Ce putsch avorté a été conduit par des aviateurs des Forces aériennes royales sous le commandement du général Mohamed Oufkir et du lieutenant-colonel Mohamed Amekrane. Un tel « coup d'État » est le premier de son genre dans l'histoire militaire de par sa particularité « air-air » (avec des Northrop F-5 Freedom Fighter pour tenter d'abattre l'avion royal à son retour de France).

Contexte

Hassan II après avoir séjourné dans son château privé à Betz, retourne au Maroc le 16 août 1972 à partir de Paris à bord de son avion personnel Boeing 727 accompagné par son frère le prince Moulay Abdellah, son garde du corps et son entourage personnel. Alors que l’avion survole au-dessus de Tanger, on lui fait remarquer que des jets F-5 sont passés à plusieurs à côté de l’avion, pourtant aucun cortège n’était prévu pour ce jour-là; le roi comprend alors qu’une attaque est en train de se réaliser[1].

Déroulement

Type des avions de chasse F-5A ayant mitraillé le Boeing royal dans le ciel de Tétouan le .
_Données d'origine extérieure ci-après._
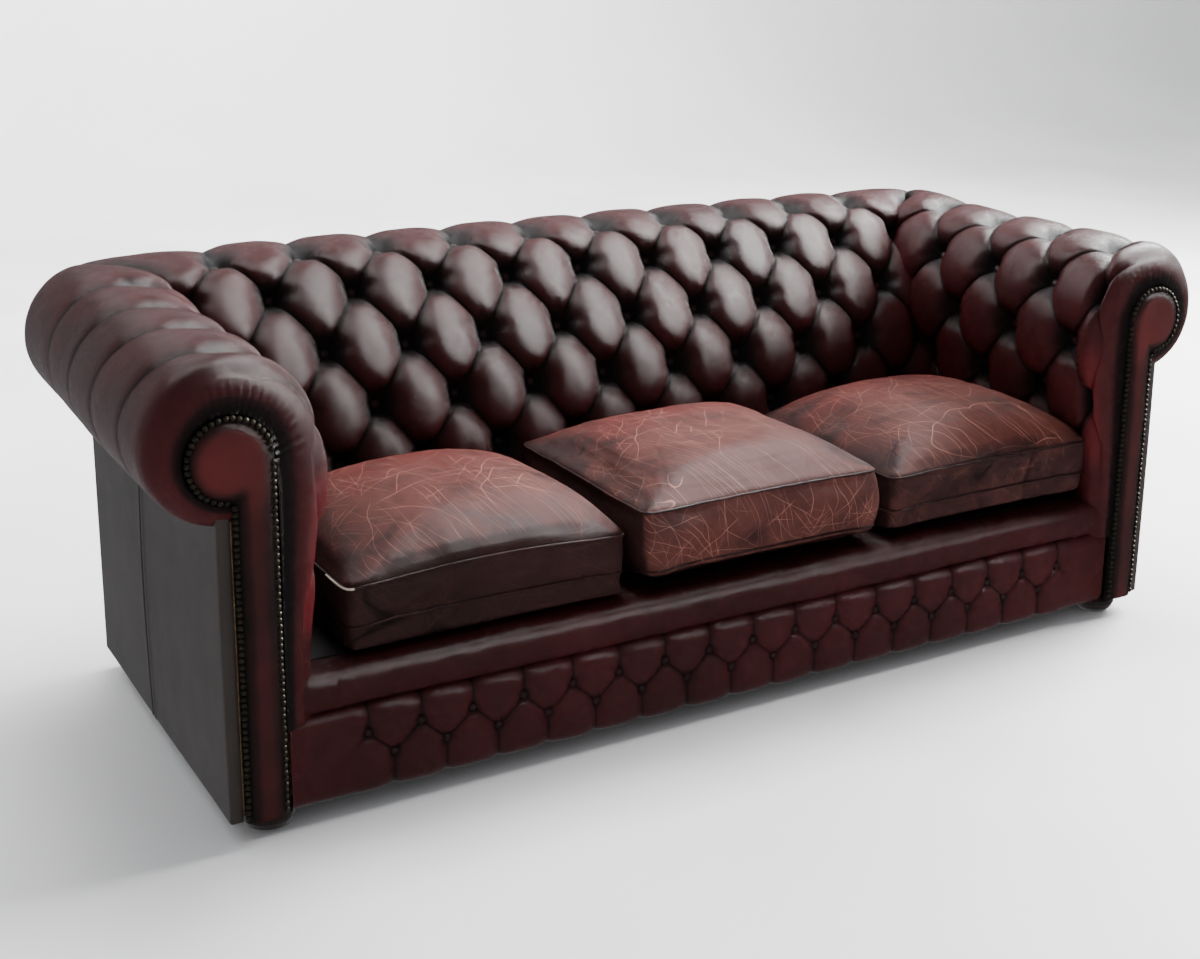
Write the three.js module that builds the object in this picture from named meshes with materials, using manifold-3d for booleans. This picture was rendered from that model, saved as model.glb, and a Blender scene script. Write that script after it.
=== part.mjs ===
// A three-seat sofa with deep-buttoned inside back and arms, rolled arms and back at one
// height, scroll-shaped arm facings, a buttoned front border and three loose seat cushions.
// Units are millimetres. +Z is up, -Y is the front, +X is the viewer's right from the front.
// The origin is on the floor, under the middle of the sofa.
import * as THREE from 'three';
import { mergeVertices } from 'three/addons/utils/BufferGeometryUtils.js';
import Module from 'manifold-3d';

const wasm = await Module();
wasm.setup();

// ---------------------------------------------------------------- driving dimensions
const GAP = 0.3;                 // clearance between touching pieces

// the rolls that run along both arms and the back
const ARM_ROLL_X = 898;          // centre line of an arm roll, from the middle
const ARM_ROLL_Z = 604;
const ARM_ROLL_R = 130;
const BACK_ROLL_Y = 300;         // centre line of the back roll
const BACK_ROLL_Z = 614;
const BACK_ROLL_R = 137;
const ARM_PADDING = 38;          // stuffing and leather over the frame
const BACK_PADDING = 42;
const CORNER_R = 150;            // plan radius of the two back corners

// the box of the sofa below the rolls
const SKIRT_Z = 36;              // lower edge of the leather, above the floor
const SIDE_X = 920;              // outer face of the outside arms
const BACK_Y = 287;              // outer face of the outside back
const FRONT_Y = -424;            // front face of the border and of the wrapped corners
const PANEL = 4;                 // leather and lining board of the outside panels
const FACING_FRONT_Y = -437;     // front of the padded arm facings
const COVER_FRONT_Y = -420;      // front end of the arm covers
const LIP_Z = 170;               // joint between border and lip
const SEAT_Z = 238;              // top of the lip and the deck, where the cushions lie
const ARM_INNER_X = 812;         // inside arm at the seat
const BORDER_X = 828;            // half length of the front border

// hardwood frame
const FRAME_Z = 44.3;            // underside of the frame
const RAIL_TOP = 166;            // top of the seat rails
const RAIL_T = 33;               // thickness of front and back rail
const FRONT_RAIL_Y = -395.7;     // front face of the front rail
const BACK_RAIL_Y = 247;         // front face of the back rail
const SIDE_RAIL_X = 868;         // inner face of a side rail
const SIDE_RAIL_T = 28;
const POST_INNER_X = 842.3;      // scroll-shaped front posts
const POST_OUTER_X = 908;
const SCROLL_BOARD_R = 86;
const TOP_RAIL = 50;             // square section of the rails inside the rolls
const TOP_RAIL_Z = 579;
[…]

Le , à l'initiative du général Mohamed Oufkir, alors ministre de la Défense du Maroc et major général des Forces armées royales (FAR)[2], le lieutenant-colonel Mohamed Amekrane, commandant adjoint de l'aviation militaire et le commandant Louafi Kouera, commandant la 3e base aérienne de Kénitra (3e BAFRA), ordonnèrent à un certain nombre de pilotes de chasse marocains d'abattre le Boeing royal d'Hassan II dans le ciel de Tétouan, au nord du Maroc, lors de son retour de France.

Sur les six avions F-5 qui avaient décollé de Kénitra vers 15 h 40[3] du mardi 16 août 1972 et commandés par le capitaine Salah Hachad, trois seulement étaient armés, le premier était celui du commandant Louafi Kouera, qui était dans le complot depuis trois semaines, le deuxième était celui du lieutenant Abdelkader Ziad, qui n'a été mis au courant que quelques minutes avant le décollage, le troisième était celui du lieutenant Hamid Boukhalif, qui fut informé de la mission en vol. L'opération avait pour nom de code Boraq[3].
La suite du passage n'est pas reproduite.